The Internet abhors a vacuum, and with little information leaking regarding negotiations between the city of Oakland and the Athletics ownership over a new Howard Terminal development, any little comment by the likes of Commissioner Rob Manfred is taking widely out of context.
True, Manfred is being a little sloppy, but he’s probably tired of talking about the future of the team as well. The drama began when Manfred appeared on SiriusXM and said a new Oakland waterfront ballpark ballpark “doesn’t look like it’s going to happen,” leading to immediate speculation on the highly unreliable hot takes on baseball Twitter that Dave Kaval was deep in the bowels of the Coliseum, loading the moving trucks and setting the GPS coordinates for Summerlin and Las Vegas Ballpark.
Thinking betting of that, however, Manfred quickly set the record straight with the Los Angeles Times’ Bill Shaikin and asserted there’s no specific plan to move the A’s, with talks ongoing between the team and the city over some long-standing issues, including affordable housing, infrastructure funding and community benefits. No surprise: those are areas of disagreement between the two sides, and most closely following the proceedings saw them as being the last issues to be settled. In the end, there’s no current deal in Las Vegas or Oakland, and talks are continuing.
As they were the week before and the month before. Hey, it’s Rob Manfred’s job to help get a ballpark deal done, and pretty much the only ammo in his holster is hectoring. Which is silly right now, as elections next month both in Nevada and California could easily impact what happens next on the ballpark front. From the Times:
[Manfred] told The Times that the A’s moving to Las Vegas is neither imminent nor guaranteed.
“They have two options available,” Manfred said before Game 2 of the World Series Saturday. “I think the time for the Oakland option is running out. It hasn’t run out.”…
Yet, despite several years of exploration in Las Vegas, the A’s have neither agreed to a location for a ballpark or a plan to pay for it.
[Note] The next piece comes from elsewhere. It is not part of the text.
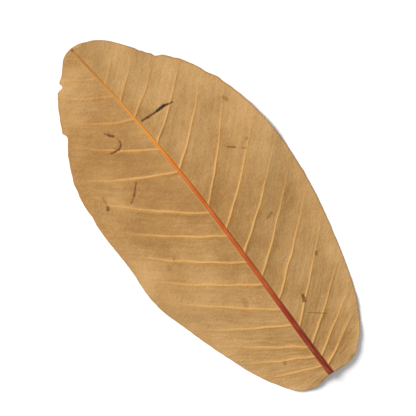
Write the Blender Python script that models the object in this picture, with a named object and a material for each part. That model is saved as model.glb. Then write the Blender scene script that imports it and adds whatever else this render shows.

“That’s correct,” Manfred said. “They have work to do in Vegas. They don’t have a plan locked in, in either location. I think, at this point in the process and given the state of the Coliseum, they need to continue to explore both alternatives.”
This has been the status quo for months.
The larger lesson, though, is being a little realistic about what’s happening. Big project take big time to be finalized, and in this case we’re talking about one of the larger non-transportation developments (in terms of price tags) in U.S. history–some $12 billion. The ballpark is only $1 billion of this.
Could the A’s end up in Las Vegas? Yes. Will the A’s end up in Las Vegas? No one knows–as of now.